-- start of Dataset extract --
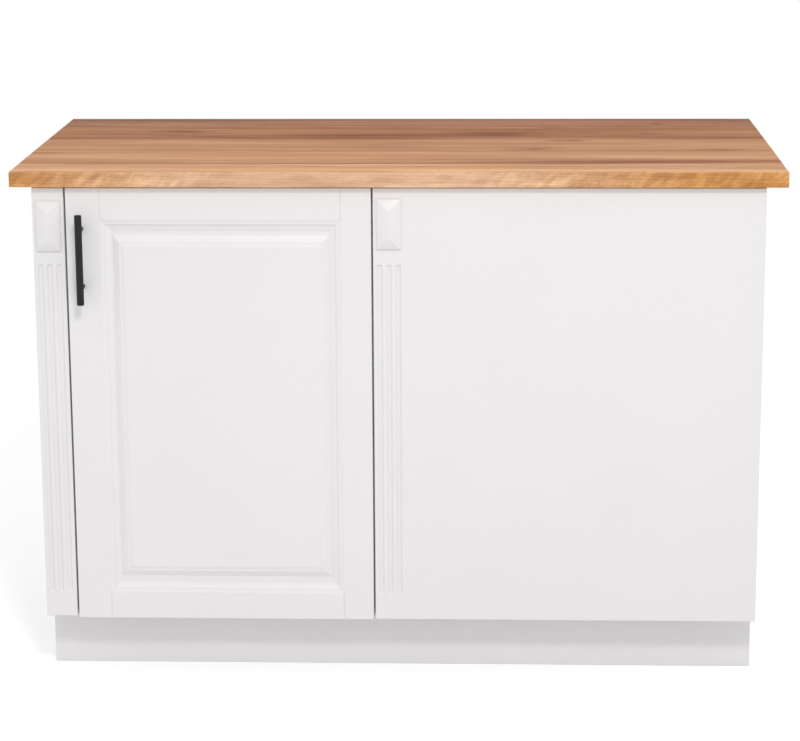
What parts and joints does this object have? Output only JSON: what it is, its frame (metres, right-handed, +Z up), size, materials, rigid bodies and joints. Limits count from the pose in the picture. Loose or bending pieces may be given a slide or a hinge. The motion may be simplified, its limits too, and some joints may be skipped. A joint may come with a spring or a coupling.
{
  "type": "kitchen island unit",
  "caption": "Painted island base with a raised-panel door on concealed hinges, a wide fixed front, fluted pilasters, a recessed plinth and an oak worktop that overhangs all round.",
  "frame": {"origin": "on the floor, under the middle of the worktop", "axes": "+X to the right as seen from the front, +Y to the back, +Z up; the door and the handle face -Y"},
  "size_m": [1.268, 0.66, 0.868],
  "materials": {
    "satin_paint": "white satin paint on smooth board",
    "oak": "oiled oak in full-length staves",
    "white_board": "white melamine-faced board",
    "plain_timber": "planed softwood",
    "black_metal": "matt black powder coat",
    "hinge_steel": "nickel-plated pressed steel",
    "zinc_steel": "bright zinc plate",
    "bumper": "clear soft plastic"
  },
  "bodies": {
    "root": {"worktop": "oak", "side_left": "satin_paint", "side_right": "satin_paint", "bottom_panel": "white_board", "back_panel": "satin_paint", "top_rail_front": "white_board", "top_rail_rear": "white_board", "hinge_post": "satin_paint", "shelf": "white_board", "shelf_pins": "zinc_steel", "left_pilaster": "satin_paint", "left_capital": "satin_paint", "blind_panel": "satin_paint", "centre_capital": "satin_paint", "left_cleat": "satin_paint", "right_cleat": "plain_timber", "front_screws": "zinc_steel", "plinth_front": "satin_paint", "plinth_rear": "satin_paint", "plinth_left": "satin_paint", "plinth_right": "satin_paint", "plinth_cross_rail": "plain_timber", "plinth_blocks": "plain_timber", "plinth_dowels": "plain_timber", "carcass_dowels": "plain_timber", "worktop_screws": "zinc_steel", "upper_arm_pins": "zinc_steel", "upper_hinge_arm": "hinge_steel", "upper_arm_screw": "zinc_steel", "upper_mounting_plate": "hinge_steel", "upper_plate_screws": "zinc_steel", "lower_arm_pins": "zinc_steel", "lower_hinge_arm": "hinge_steel", "lower_arm_screw": "zinc_steel", "lower_mounting_plate": "hinge_steel", "lower_plate_screws": "zinc_steel"},
    "inner_links": {"upper_inner_link": "hinge_steel", "lower_inner_link": "hinge_steel"},
    "door": {"door_left_stile": "satin_paint", "door_right_stile": "satin_paint", "door_top_rail": "satin_paint", "door_bottom_rail": "satin_paint", "door_panel": "satin_paint", "door_bumpers": "bumper", "handle_bar": "black_metal", "handle_posts": "black_metal", "handle_screws": "zinc_steel", "upper_hinge_cup": "hinge_steel", "upper_cup_screws": "zinc_steel", "upper_cup_pins": "zinc_steel", "lower_hinge_cup": "hinge_steel", "lower_cup_screws": "zinc_steel", "lower_cup_pins": "zinc_steel"},
    "outer_links": {"upper_outer_link": "hinge_steel", "lower_outer_link": "hinge_steel"}
  },
  "joints": [
    {"name": "inner_link_pivot", "type": "hinge", "parent": "root", "child": "inner_links", "pos_m": [-0.0879, -0.2684, 0.4705], "axis": [0, 0, 1], "range_deg": [-50, 0]},
    {"name": "door_hinge", "type": "hinge", "parent": "inner_links", "child": "door", "pos_m": [-0.06025, -0.2805, 0.4705], "axis": [0, 0, 1], "range_deg": [0, 140]},
    {"name": "outer_link_pivot", "type": "hinge", "parent": "root", "child": "outer_links", "pos_m": [-0.0864, -0.276, 0.4705], "axis": [0, 0, 1], "range_deg": [-57, 0]}
  ],
  "couplings": [
    {"joint": "inner_link_pivot", "follows": "door_hinge", "ratio": -0.35714},
    {"joint": "outer_link_pivot", "follows": "door_hinge", "ratio": -0.40307}
  ]
}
-- end of Dataset extract --
Each line must be given again exactly as written above.

* Result for this exercise:
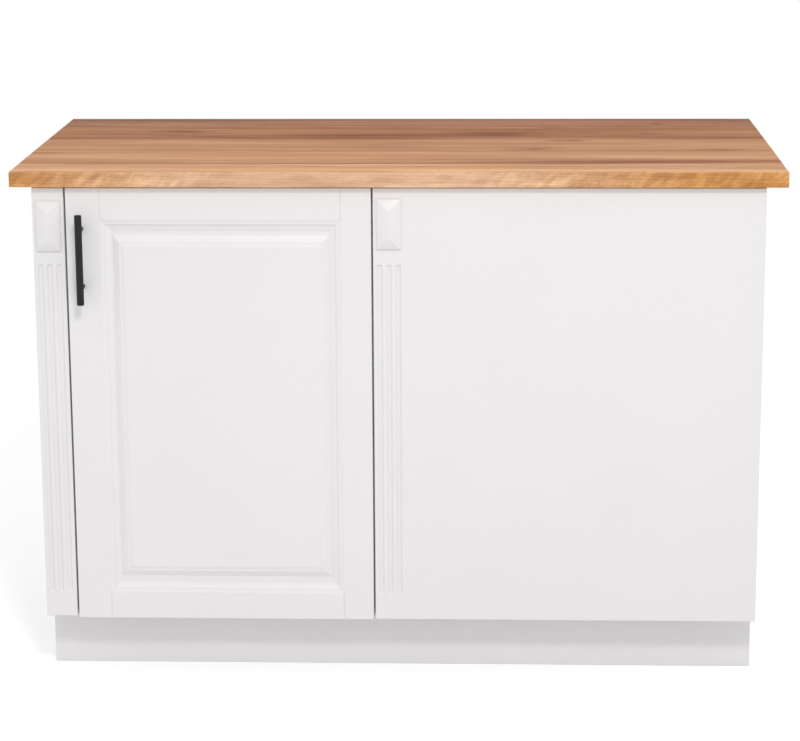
What parts and joints does this object have? Output only JSON: what it is, its frame (metres, right-handed, +Z up), size, materials, rigid bodies and joints. Limits count from the pose in the picture. Loose or bending pieces may be given a slide or a hinge. The motion may be simplified, its limits too, and some joints may be skipped. A joint may come with a spring or a coupling.
{
  "type": "kitchen island unit",
  "caption": "Painted island base with a raised-panel door on concealed hinges, a wide fixed front, fluted pilasters, a recessed plinth and an oak worktop that overhangs all round.",
  "frame": {"origin": "on the floor, under the middle of the worktop", "axes": "+X to the right as seen from the front, +Y to the back, +Z up; the door and the handle face -Y"},
  "size_m": [1.268, 0.66, 0.868],
  "materials": {
    "satin_paint": "white satin paint on smooth board",
    "oak": "oiled oak in full-length staves",
    "white_board": "white melamine-faced board",
    "plain_timber": "planed softwood",
    "black_metal": "matt black powder coat",
    "hinge_steel": "nickel-plated pressed steel",
    "zinc_steel": "bright zinc plate",
    "bumper": "clear soft plastic"
  },
  "bodies": {
    "root": {"worktop": "oak", "side_left": "satin_paint", "side_right": "satin_paint", "bottom_panel": "white_board", "back_panel": "satin_paint", "top_rail_front": "white_board", "top_rail_rear": "white_board", "hinge_post": "satin_paint", "shelf": "white_board", "shelf_pins": "zinc_steel", "left_pilaster": "satin_paint", "left_capital": "satin_paint", "blind_panel": "satin_paint", "centre_capital": "satin_paint", "left_cleat": "satin_paint", "right_cleat": "plain_timber", "front_screws": "zinc_steel", "plinth_front": "satin_paint", "plinth_rear": "satin_paint", "plinth_left": "satin_paint", "plinth_right": "satin_paint", "plinth_cross_rail": "plain_timber", "plinth_blocks": "plain_timber", "plinth_dowels": "plain_timber", "carcass_dowels": "plain_timber", "worktop_screws": "zinc_steel", "upper_arm_pins": "zinc_steel", "upper_hinge_arm": "hinge_steel", "upper_arm_screw": "zinc_steel", "upper_mounting_plate": "hinge_steel", "upper_plate_screws": "zinc_steel", "lower_arm_pins": "zinc_steel", "lower_hinge_arm": "hinge_steel", "lower_arm_screw": "zinc_steel", "lower_mounting_plate": "hinge_steel", "lower_plate_screws": "zinc_steel"},
    "inner_links": {"upper_inner_link": "hinge_steel", "lower_inner_link": "hinge_steel"},
    "door": {"door_left_stile": "satin_paint", "door_right_stile": "satin_paint", "door_top_rail": "satin_paint", "door_bottom_rail": "satin_paint", "door_panel": "satin_paint", "door_bumpers": "bumper", "handle_bar": "black_metal", "handle_posts": "black_metal", "handle_screws": "zinc_steel", "upper_hinge_cup": "hinge_steel", "upper_cup_screws": "zinc_steel", "upper_cup_pins": "zinc_steel", "lower_hinge_cup": "hinge_steel", "lower_cup_screws": "zinc_steel", "lower_cup_pins": "zinc_steel"},
    "outer_links": {"upper_outer_link": "hinge_steel", "lower_outer_link": "hinge_steel"}
  },
  "joints": [
    {"name": "inner_link_pivot", "type": "hinge", "parent": "root", "child": "inner_links", "pos_m": [-0.0879, -0.2684, 0.4705], "axis": [0, 0, 1], "range_deg": [-50, 0]},
    {"name": "door_hinge", "type": "hinge", "parent": "inner_links", "child": "door", "pos_m": [-0.06025, -0.2805, 0.4705], "axis": [0, 0, 1], "range_deg": [0, 140]},
    {"name": "outer_link_pivot", "type": "hinge", "parent": "root", "child": "outer_links", "pos_m": [-0.0864, -0.276, 0.4705], "axis": [0, 0, 1], "range_deg": [-57, 0]}
  ],
  "couplings": [
    {"joint": "inner_link_pivot", "follows": "door_hinge", "ratio": -0.35714},
    {"joint": "outer_link_pivot", "follows": "door_hinge", "ratio": -0.40307}
  ]
}